How Rental Income Flows to Token Holders
A central value proposition of fractional real estate tokenization is direct participation in cash flows. When tenants pay rent on a tokenized property, smart contracts can automate proportional distribution to each token holder’s wallet. This process replaces legacy manual accounting with near-instant settlements and clear audit trails, making tokenized real estate rental income more transparent and efficient than ever before.
This programmable income distribution also opens up innovative models such as real-time streaming payments or compound staking rewards for longer-term holders. The result: an evolving landscape where investors have more control over both their capital and cash flow timing.

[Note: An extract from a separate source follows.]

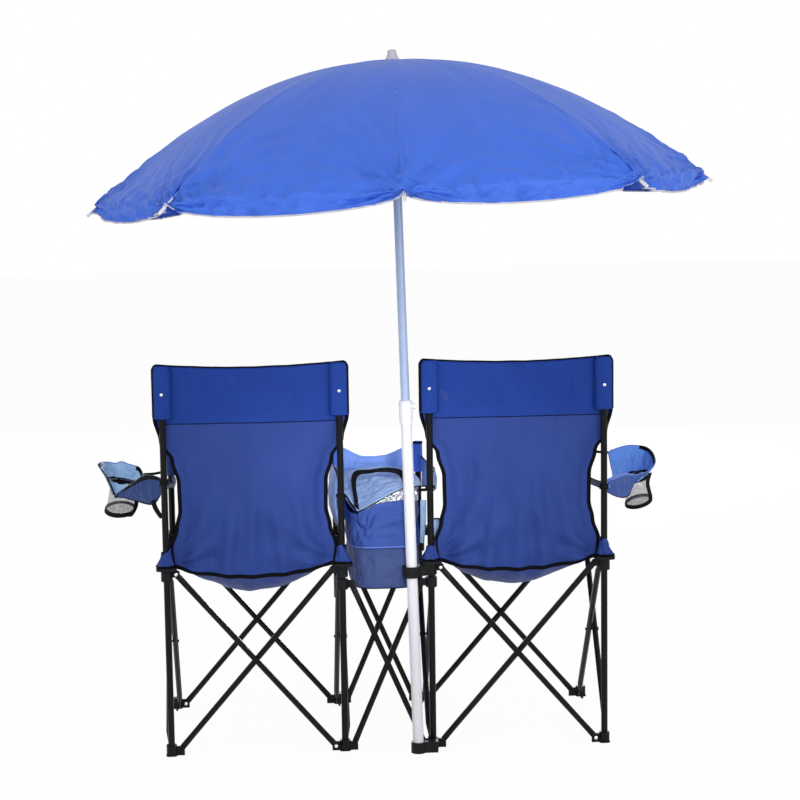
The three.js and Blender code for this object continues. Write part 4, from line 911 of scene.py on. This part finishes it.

The Future Outlook: From Single Assets to Global Portfolios
The $1 million property example illustrates just one use case among many emerging across the globe. As legal frameworks mature and interoperability between platforms improves, expect to see increased cross-border investment opportunities and bundled portfolios, enabling true diversification across cities, asset classes, and even risk profiles through blockchain-based vehicles.
The next evolution could see everything from commercial towers to vacation rentals available as fractional digital assets, each governed by transparent code rather than opaque paperwork. For forward-thinking investors seeking exposure to hard assets with liquidity potential, fractional real estate tokenization stands out as a powerful tool for portfolio construction in 2025 and beyond.